◆ Given problem
Go through the data below. List every line that holds the word "lifts".
==== Given records ====
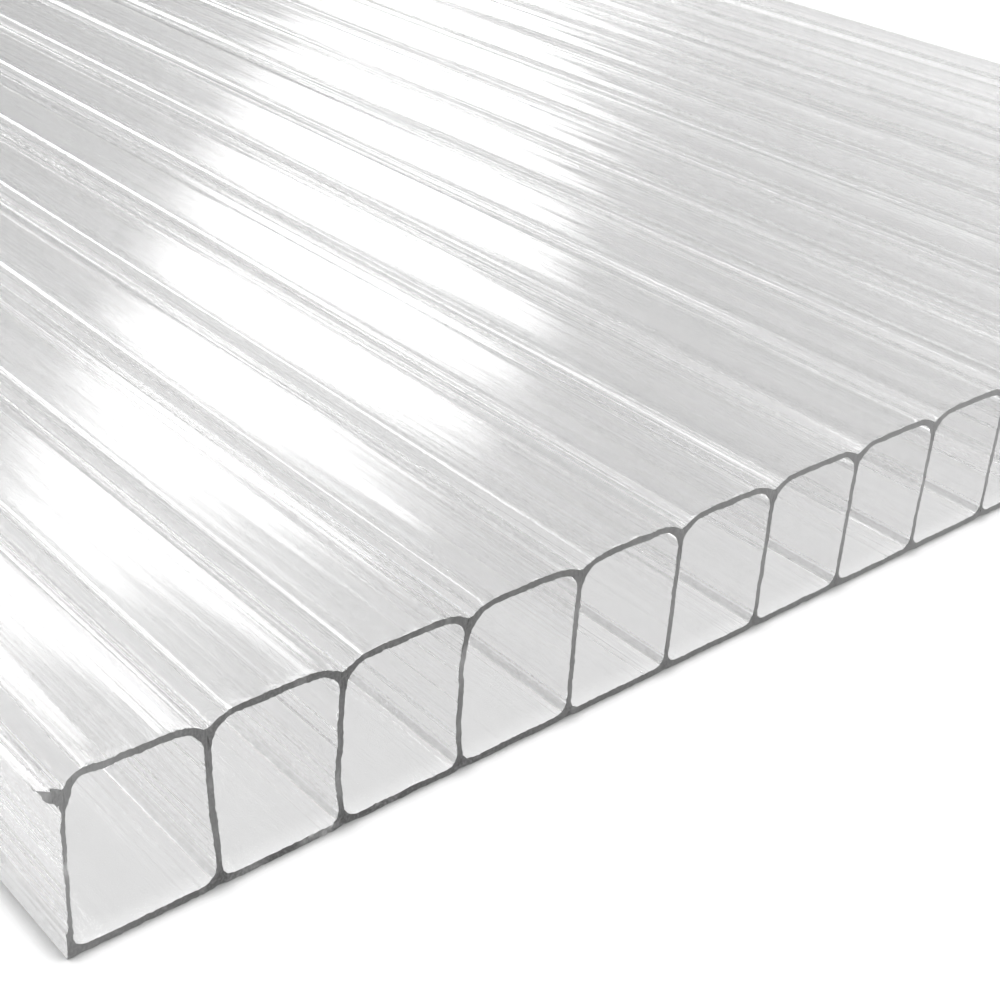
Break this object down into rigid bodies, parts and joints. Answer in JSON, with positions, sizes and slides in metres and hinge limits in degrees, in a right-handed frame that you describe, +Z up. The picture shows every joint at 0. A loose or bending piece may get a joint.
====
==== Given records ====
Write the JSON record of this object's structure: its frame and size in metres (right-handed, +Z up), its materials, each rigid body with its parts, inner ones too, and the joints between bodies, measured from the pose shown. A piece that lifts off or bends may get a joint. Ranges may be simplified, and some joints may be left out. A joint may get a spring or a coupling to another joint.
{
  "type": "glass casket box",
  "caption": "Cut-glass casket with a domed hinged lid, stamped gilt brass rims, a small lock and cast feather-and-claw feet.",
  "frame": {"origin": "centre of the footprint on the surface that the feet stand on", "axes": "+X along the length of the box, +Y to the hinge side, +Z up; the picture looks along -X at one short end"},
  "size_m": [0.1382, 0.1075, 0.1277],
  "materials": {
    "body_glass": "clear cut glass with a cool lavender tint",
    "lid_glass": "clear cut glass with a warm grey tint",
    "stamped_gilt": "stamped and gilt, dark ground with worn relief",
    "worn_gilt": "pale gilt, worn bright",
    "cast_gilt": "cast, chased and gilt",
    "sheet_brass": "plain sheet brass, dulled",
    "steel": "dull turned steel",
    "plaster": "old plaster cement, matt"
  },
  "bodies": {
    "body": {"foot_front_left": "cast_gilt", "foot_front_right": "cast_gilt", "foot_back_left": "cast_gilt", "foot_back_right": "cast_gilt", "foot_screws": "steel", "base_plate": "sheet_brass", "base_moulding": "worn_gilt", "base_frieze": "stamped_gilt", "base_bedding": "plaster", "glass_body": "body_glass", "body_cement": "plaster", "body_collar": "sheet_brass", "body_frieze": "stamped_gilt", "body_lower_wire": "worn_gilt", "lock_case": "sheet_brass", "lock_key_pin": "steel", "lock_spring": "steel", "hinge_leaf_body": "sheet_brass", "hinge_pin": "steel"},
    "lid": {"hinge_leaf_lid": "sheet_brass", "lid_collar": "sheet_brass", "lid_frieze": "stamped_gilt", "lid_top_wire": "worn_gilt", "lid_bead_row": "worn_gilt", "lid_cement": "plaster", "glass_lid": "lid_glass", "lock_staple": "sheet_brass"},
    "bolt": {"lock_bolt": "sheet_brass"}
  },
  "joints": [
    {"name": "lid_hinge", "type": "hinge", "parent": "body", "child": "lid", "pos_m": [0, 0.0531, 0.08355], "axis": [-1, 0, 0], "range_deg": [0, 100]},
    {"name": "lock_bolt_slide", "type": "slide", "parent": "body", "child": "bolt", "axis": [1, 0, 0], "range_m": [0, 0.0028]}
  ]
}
====
==== Given records ====
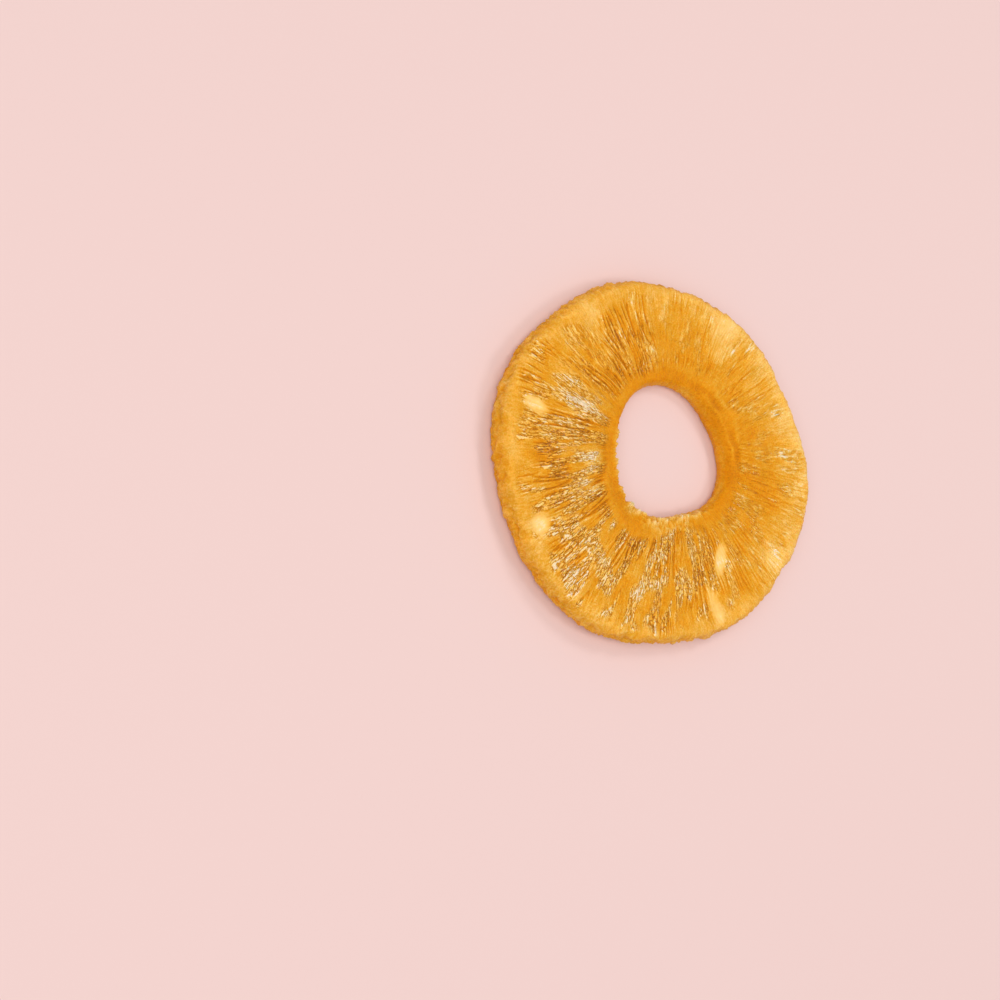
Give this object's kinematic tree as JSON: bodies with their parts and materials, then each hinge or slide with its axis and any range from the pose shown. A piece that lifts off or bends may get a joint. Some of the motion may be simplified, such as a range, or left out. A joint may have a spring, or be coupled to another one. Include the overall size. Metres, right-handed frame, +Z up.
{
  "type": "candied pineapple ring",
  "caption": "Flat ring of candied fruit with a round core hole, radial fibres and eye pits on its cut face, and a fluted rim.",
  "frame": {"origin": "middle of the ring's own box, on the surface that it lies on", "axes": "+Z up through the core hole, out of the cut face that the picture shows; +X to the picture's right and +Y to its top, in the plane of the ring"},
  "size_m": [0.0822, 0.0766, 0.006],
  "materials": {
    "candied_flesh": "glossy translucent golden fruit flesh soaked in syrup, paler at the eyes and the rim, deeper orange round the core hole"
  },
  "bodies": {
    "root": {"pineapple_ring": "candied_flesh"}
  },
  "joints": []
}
====
◆ Answer for this exercise
Write the JSON record of this object's structure: its frame and size in metres (right-handed, +Z up), its materials, each rigid body with its parts, inner ones too, and the joints between bodies, measured from the pose shown. A piece that lifts off or bends may get a joint. Ranges may be simplified, and some joints may be left out. A joint may get a spring or a coupling to another joint.
Give this object's kinematic tree as JSON: bodies with their parts and materials, then each hinge or slide with its axis and any range from the pose shown. A piece that lifts off or bends may get a joint. Some of the motion may be simplified, such as a range, or left out. A joint may have a spring, or be coupled to another one. Include the overall size. Metres, right-handed frame, +Z up.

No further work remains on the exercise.